If you're looking for an example, look no further than the Hauser situation. Wojo has/had been around the  Hauser family probably more than any other family. he had TONS of time to get to know the type of person Joey was. At the end of the day, Wojo  evaluated Joey and asked him to join the MU team.

Wojo (the leader) then could not manage a bunch of strong personalities and ended up losing control of his team. Examples of this include the losing streak to end the season, fights in the locker room and on the plane home, Letters written to the coaching staff. Correct me if I'm wrong, but i bet coaches like Izzo, Williams, Bennett, and coach K do not have these things going on.

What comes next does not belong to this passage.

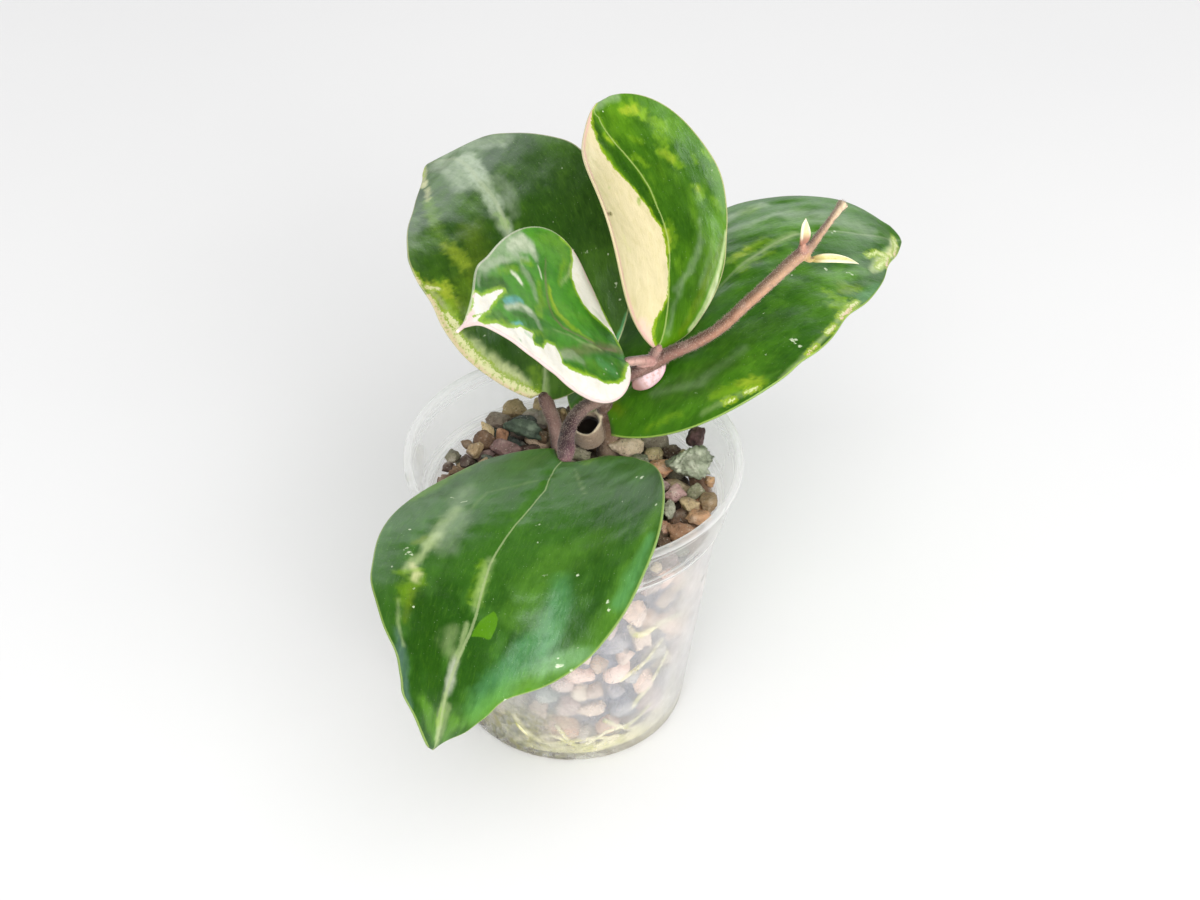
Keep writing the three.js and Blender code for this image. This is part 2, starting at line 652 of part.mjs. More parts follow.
function buildPlant() {
  const plant = new THREE.Group();
  const stem = stemSolid(0);
  const stemSleeve = stemSolid(pieceGap);
  const rootSleeve = rootsSolid(pieceGap);
  const stalkSleeve = tubeSolid(dryStalk, stalkSides, stalkSteps, pieceGap);
  const cavity = cavitySolid();

  const potLook = { transparent: true, opacity: 0.35 };
  plant.add(makeMesh('pot', toGeometry(potSolid()), 0xdfe3e2, 0.25, potLook));

  let gravel = wasm.Manifold.union([gravelCore(), ...topStones()]).intersect(cavity);
  gravel = gravel.subtract(stemSleeve).subtract(rootSleeve).subtract(stalkSleeve);
  for (const [name, { at, half, turn, seed, colour }] of Object.entries(largeStones)) {
    const stone = stoneSolid(at, half, turn, seed).intersect(cavity);
    gravel = gravel.subtract(stoneSolid(at, half, turn, seed, pieceGap));
    plant.add(makeMesh(name, toGeometry(stone), colour, 0.9));
  }
  const pieces = gravel.decompose();
  pieces.sort((a, b) => b.volume() - a.volume());
  plant.add(makeMesh('gravel', toGeometry(pieces[0]), 0x8a7564, 0.95));

  plant.add(makeMesh('roots', toGeometry(rootsSolid(0).subtract(stemSleeve).decompose()[0]), 0xb9b07a, 0.8));
  plant.add(makeMesh('stem', toGeometry(stem), 0x7c6259, 0.75));
  plant.add(makeMesh('dry_stalk', tubeGeometry(dryStalk, stalkSides, stalkSteps), 0xa58f6d, 0.85));

  const blades = {
    leaf_front: [frontLeaf, 0x2f5f2a], leaf_back: [backLeaf, 0x2c5227], leaf_right: [rightLeaf, 0x2a6420],
    leaf_upright: [uprightLeaf, 0x5c8a2e], leaf_curled: [curledLeaf, 0x6f8f5d],
  };
  for (const [name, [leaf, colour]] of Object.entries(blades)) {
    const blade = toSolid(bladeGeometry(leaf, bladeRows, bladeColumns, bladeThickness, edgeThickness));
    plant.add(makeMesh(name, toGeometry(blade.subtract(stemSleeve)), colour, 0.35));
  }
  const smallBlades = {
    leaf_curled_lobe: [curledLobe, 0xd9b8ae], young_leaf_up: [youngLeafUp, 0xd8c98f],
    young_leaf_side: [youngLeafSide, 0xd8c98f],
  };
  for (const [name, [leaf, colour]] of Object.entries(smallBlades)) {
    const geometry = bladeGeometry(
      leaf, smallBladeRows, smallBladeColumns, smallBladeThickness, smallEdgeThickness);
    plant.add(makeMesh(name, toGeometry(toSolid(geometry).subtract(stemSleeve)), colour, 0.5));
  }
  return plant;
}

export default buildPlant();
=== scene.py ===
# Variegated hoya in a clear pot of gravel: the looks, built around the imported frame. Metres, +Z up.
import math

import bmesh
import bpy
import numpy as np
from mathutils import Matrix, Vector
from mathutils.kdtree import KDTree


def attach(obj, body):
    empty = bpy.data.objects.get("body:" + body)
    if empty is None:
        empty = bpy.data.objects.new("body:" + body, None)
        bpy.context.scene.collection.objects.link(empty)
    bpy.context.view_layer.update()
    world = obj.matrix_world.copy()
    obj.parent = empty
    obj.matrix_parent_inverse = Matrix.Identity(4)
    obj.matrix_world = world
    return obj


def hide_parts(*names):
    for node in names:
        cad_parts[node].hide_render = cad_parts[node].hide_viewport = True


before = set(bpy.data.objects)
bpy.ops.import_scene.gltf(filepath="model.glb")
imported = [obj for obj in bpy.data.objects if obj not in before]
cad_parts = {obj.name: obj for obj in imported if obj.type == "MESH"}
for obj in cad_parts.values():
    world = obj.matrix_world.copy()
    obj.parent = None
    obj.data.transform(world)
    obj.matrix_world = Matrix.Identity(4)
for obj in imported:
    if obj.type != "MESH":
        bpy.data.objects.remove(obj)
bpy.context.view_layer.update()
mm = 0.001  # one millimetre
print("frame loaded,", len(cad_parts), "nodes")


def rgb(red, green, blue):  # a colour as the screen shows it, 0 to 255, to linear
    def straight(value):
        value /= 255
        return value / 12.92 if value <= 0.04045 else ((value + 0.055) / 1.055) ** 2.4
    return (straight(red), straight(green), straight(blue), 1.0)


class Wire:  # one socket of a material, for sums written as plain Python
    def __init__(self, look, socket):
        self.look = look
        self.socket = socket

    def sum(self, operation, first, second=0.0):
        return self.look.node("Math", {"operation": operation}, {0: first, 1: second})

    def __add__(self, other):
        return self.sum("ADD", self, other)

    def __sub__(self, other):
        return self.sum("SUBTRACT", self, other)

    def __rsub__(self, other):
        return self.sum("SUBTRACT", other, self)

    def __mul__(self, other):
        return self.sum("MULTIPLY", self, other)

    def __truediv__(self, other):
        return self.sum("DIVIDE", self, other)

    __radd__ = __add__
    __rmul__ = __mul__

    def abs(self):
        return self.sum("ABSOLUTE", self)

    def most(self, other):
        return self.sum("MAXIMUM", self, other)

    def least(self, other):
        return self.sum("MINIMUM", self, other)

    def above(self, low, high):  # 0 at low, 1 at high, smooth between
        settings = {"interpolation_type": "SMOOTHSTEP"}
        return self.look.node("MapRange", settings, {"Value": self, "From Min": low, "From Max": high})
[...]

Maybe one of them, but not all... at the same time.

You realize Al had fights in the locker room?  He’s not alone, so have many coaches.  You think Buzz had our team his last year....nope.  There are some classic stories about Coach K dismissing some players....because he has the cache and talent to do that.  MU and Wojo doesn’t, so comparing to coaches who have been around 20+ years isn’t appropriate.  I’m sure we wish he did, but none of those guys with that kind of prestige are walking through MU’s doors ever again.

Going into this last year, people like Lenny and others were ripping on Bennett....he won a title this year on at least three games that literally could have gone either way with one possession.  Razor’s edge on this stuff.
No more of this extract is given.